**YOUR INSTRUCTIONS:**
Within the records below, reproduce without change the lines from the line that has "Write part 2" through the line that has "group.links.new(ramp_in(group, value, stops), end.inputs[name])", and only those.

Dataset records
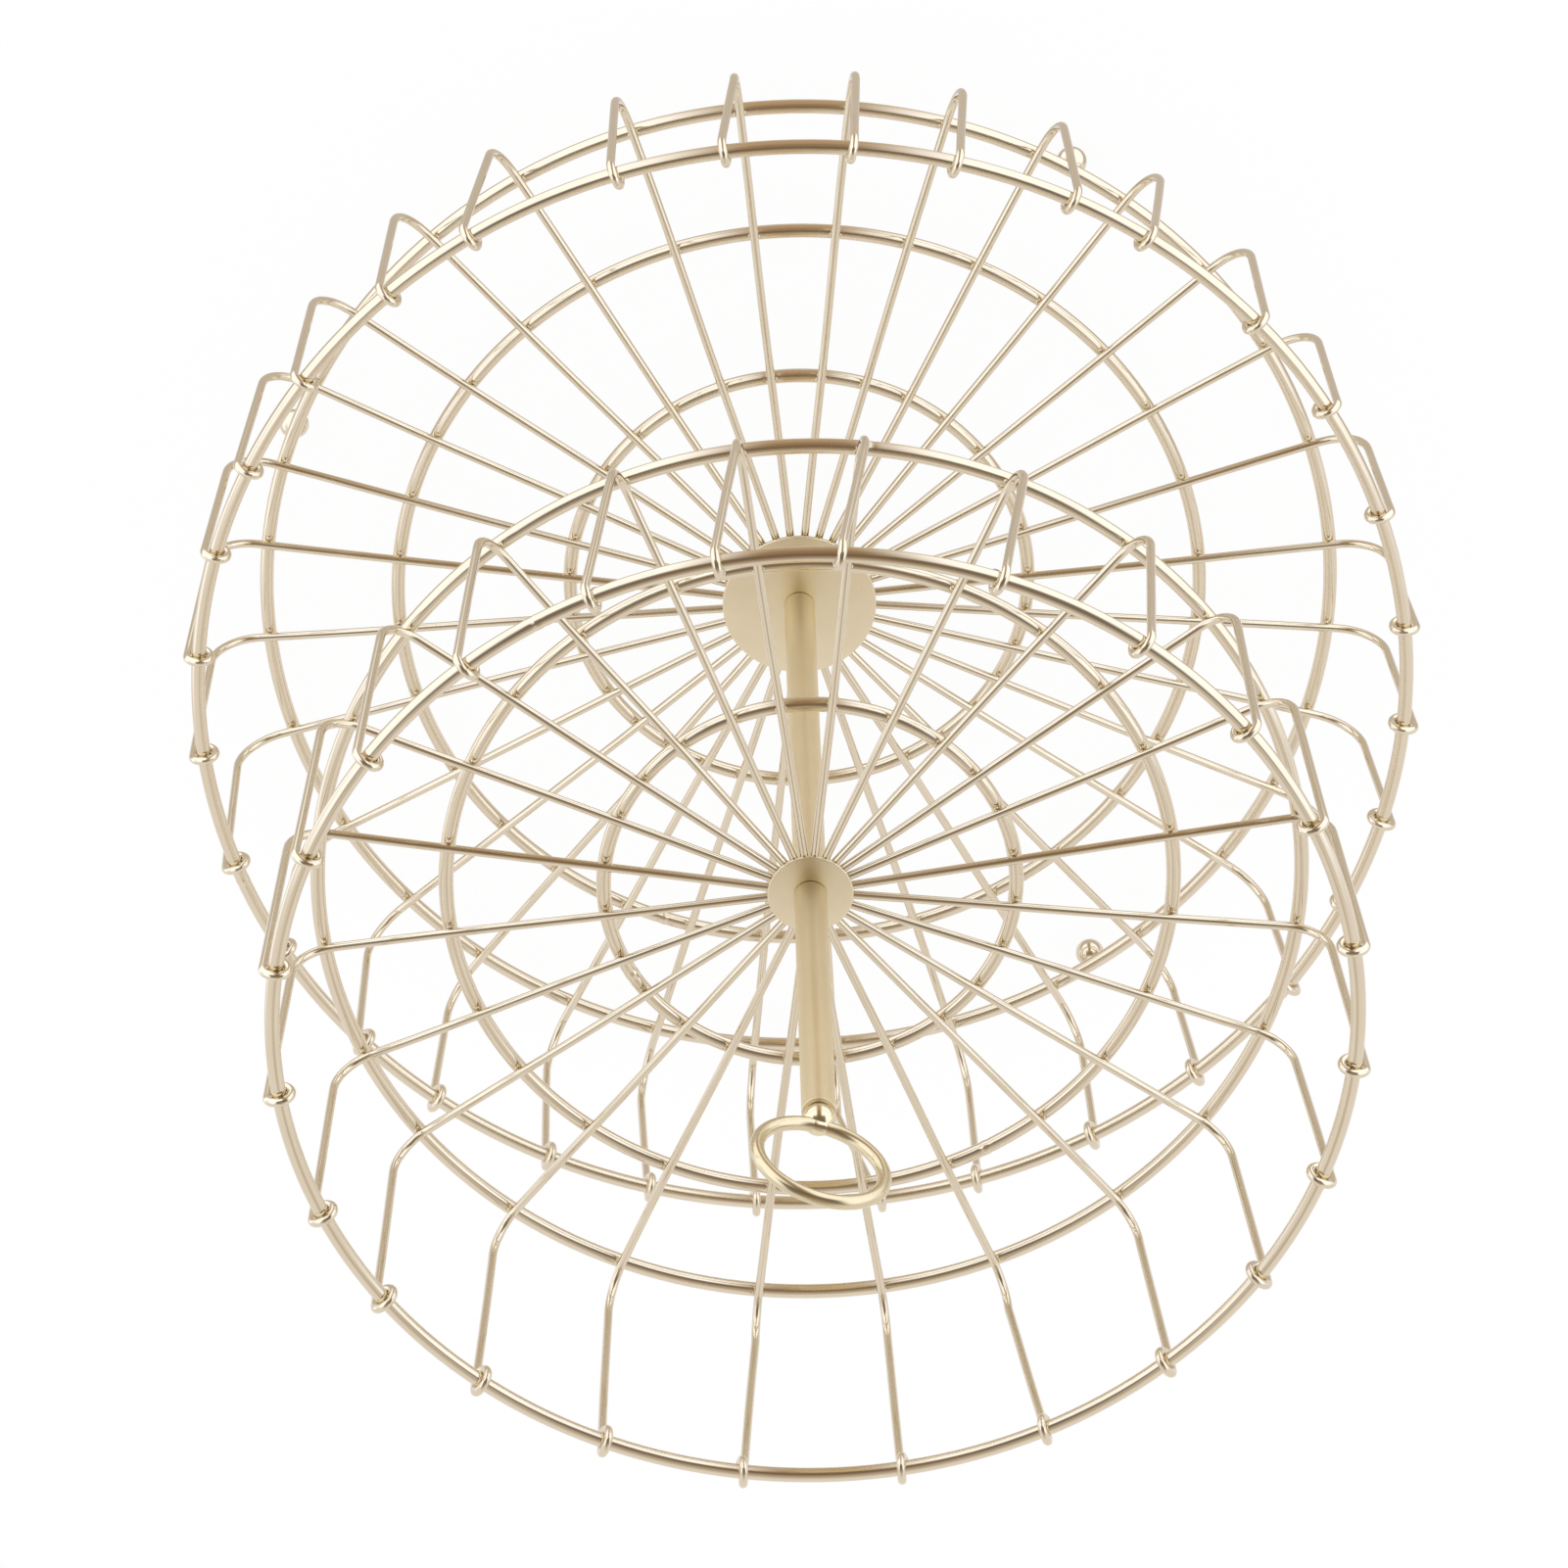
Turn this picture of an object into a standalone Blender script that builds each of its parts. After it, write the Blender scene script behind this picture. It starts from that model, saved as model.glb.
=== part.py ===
"""Two-tier wire fruit basket on a central post, with a ring handle on a ball finial.

The basket stands on three ball feet with its post upright along +Z. The origin is on
the post's axis at the level of the feet's flats. Each tier has four rings of thick
wire, round spokes of thin wire that lie over the floor rings, bend up into the wall
and wrap round the rim, and a hub plate over the inner ends of the spokes. The spokes
are laid by hand: evenly round the hub, but a little unevenly further out, and their
upright parts lean. The wraps of the right and left halves mirror each other. The tiers
are held by a post in two pieces, screwed together through the upper hub plate.
"""

import math

import bmesh
import bpy
from mathutils import Vector

MM = 0.001

# Wire, plate and the gap that is left between pieces that touch
ring_wire = 3.5 * MM
spoke_wire = 2.1 * MM
plate_thickness = 1.2 * MM
seat_gap = 0.3 * MM
cut_overrun = 1.0 * MM

# Lower tier, radii to the middle of the wire
lower_rim_radius = 150.0 * MM
lower_base_radius = 136.0 * MM
lower_middle_radius = 102.5 * MM
lower_inner_radius = 58.5 * MM
lower_depth = 55.0 * MM
lower_bend_radius = 12.0 * MM
lower_bend_past_ring = 2.2 * MM
lower_spoke_count = 32
lower_spoke_turn = math.radians(7.6)
lower_spoke_end = 14.0 * MM
lower_plate_lap = 5.6 * MM
lower_inner_shift = 4.0 * MM

# Upper tier, radii to the middle of the wire
upper_rim_radius = 123.4 * MM
upper_base_radius = 116.2 * MM
upper_middle_radius = 86.0 * MM
upper_inner_radius = 48.8 * MM
upper_depth = 66.4 * MM
upper_bend_radius = 10.0 * MM
upper_bend_past_ring = -2.7 * MM
upper_spoke_count = 24
upper_spoke_turn = math.radians(9.0)
upper_spoke_end = 8.2 * MM
upper_plate_lap = 2.0 * MM
upper_plate_sink = 0.6 * MM
tier_rise = 144.4 * MM

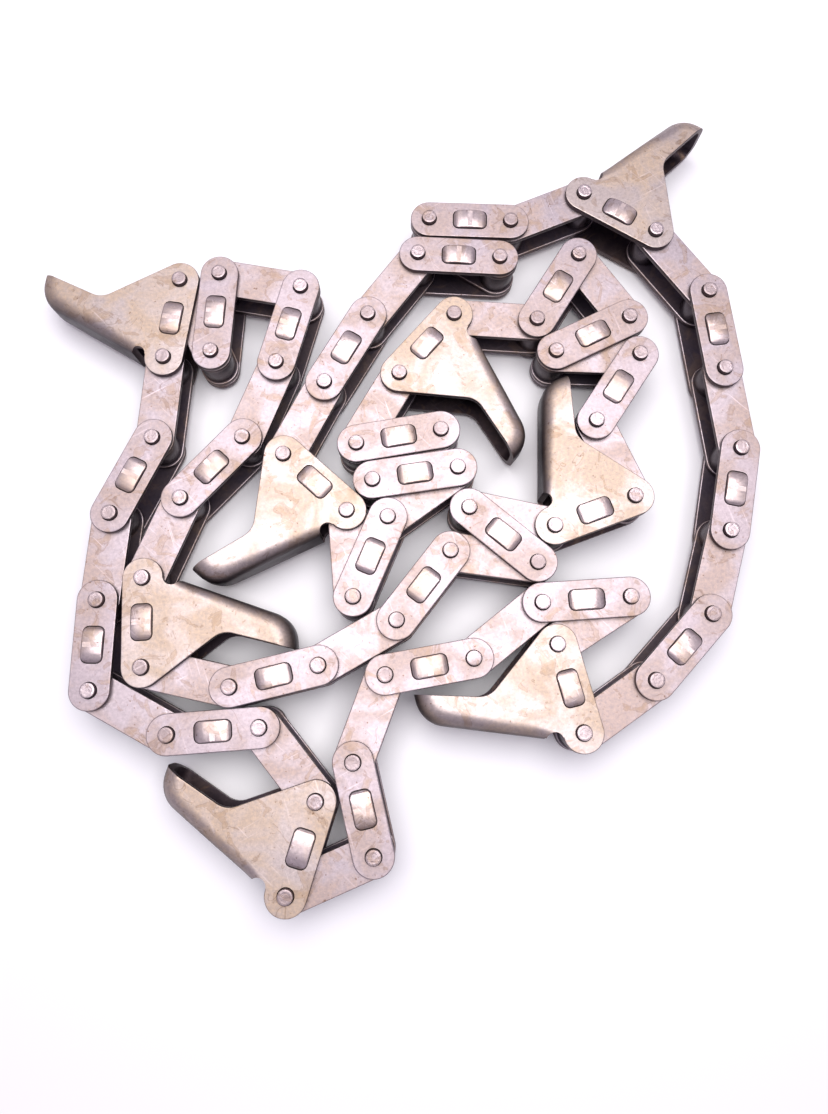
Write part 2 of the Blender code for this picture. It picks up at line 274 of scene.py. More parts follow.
def make_film_group():
    group, start, end = new_group(
        "oil_film",
        [("Place", "NodeSocketVector", None)],
        [(name, "NodeSocketFloat") for name in
         ("Cloud", "Stain", "Rim", "Drop", "Mottle", "Fleck", "Lean")])
    place = start.outputs["Place"]

    def give(name, value, stops):
        group.links.new(ramp_in(group, value, stops), end.inputs[name])

    cloud = noise_in(group, place, CLOUD_SCALE, detail=5.0, roughness=0.6, bend=CLOUD_BEND)
    give("Cloud", cloud, [(0.42, 0.0), (0.60, 1.0)])
    patch = noise_in(group, place, PATCH_SCALE, detail=5.0, bend=PATCH_BEND)
    give("Stain", patch, [(0.57, 0.0), (0.66, 1.0)])
    give("Rim", patch, [(0.575, 0.0), (0.59, 1.0), (0.625, 0.0)])
    drop = noise_in(group, place, DROP_SCALE, detail=2.0, roughness=0.5, bend=DROP_BEND)
    line = ramp_in(group, drop, [(0.475, 0.0), (0.485, 1.0), (0.495, 0.0)])
    here_and_there = noise_in(group, place, DROP_GATE_SCALE, detail=2.0)
    gate = ramp_in(group, here_and_there, [(0.57, 0.0), (0.63, 1.0)])
    group.links.new(math_in(group, "MULTIPLY", line, gate), end.inputs["Drop"])
    mottle = noise_in(group, place, MOTTLE_SCALE, detail=5.0, roughness=0.7)
    give("Mottle", mottle, [(0.35, 0.0), (0.65, 1.0)])
    fleck = noise_in(group, place, FLECK_SCALE, detail=4.0, roughness=0.65)
    give("Fleck", fleck, [(0.655, 0.0), (0.69, 1.0)])
    normal = node_in(group, "ShaderNodeNewGeometry").outputs["Normal"]
    parts = node_in(group, "ShaderNodeSeparateXYZ")
    group.links.new(normal, parts.inputs["Vector"])
    # Faces that lean away from level get painted shade from this mask
    give("Lean", math_in(group, "ABSOLUTE", parts.outputs["Z"], 0.0),
         [(0.15, 1.0), (0.5, 0.75), (0.92, 0.0)])
    return group


film_group = make_film_group()
print("group:", film_group.name)

# %% [markdown]
# Scratches and grain
#
# Rolled sheet has a fine grain, and links that rub on each other scratch in a few directions. Noise
# that is stretched strongly along one axis makes such lines. Three turned copies are enough, and
# another noise lets them through only here and there.

# %% Node group: scratches
SCRATCH_TURNS = ((0.5, 700.0), (-0.75, 900.0), (1.9, 600.0))
SCRATCH_STRETCH = (25.0, 1.0, 1.0)
SCRATCH_GATE_SCALE = 60.0
GRAIN_SCALE = 1500.0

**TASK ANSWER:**
Write part 2 of the Blender code for this picture. It picks up at line 274 of scene.py. More parts follow.
def make_film_group():
    group, start, end = new_group(
        "oil_film",
        [("Place", "NodeSocketVector", None)],
        [(name, "NodeSocketFloat") for name in
         ("Cloud", "Stain", "Rim", "Drop", "Mottle", "Fleck", "Lean")])
    place = start.outputs["Place"]

    def give(name, value, stops):
        group.links.new(ramp_in(group, value, stops), end.inputs[name])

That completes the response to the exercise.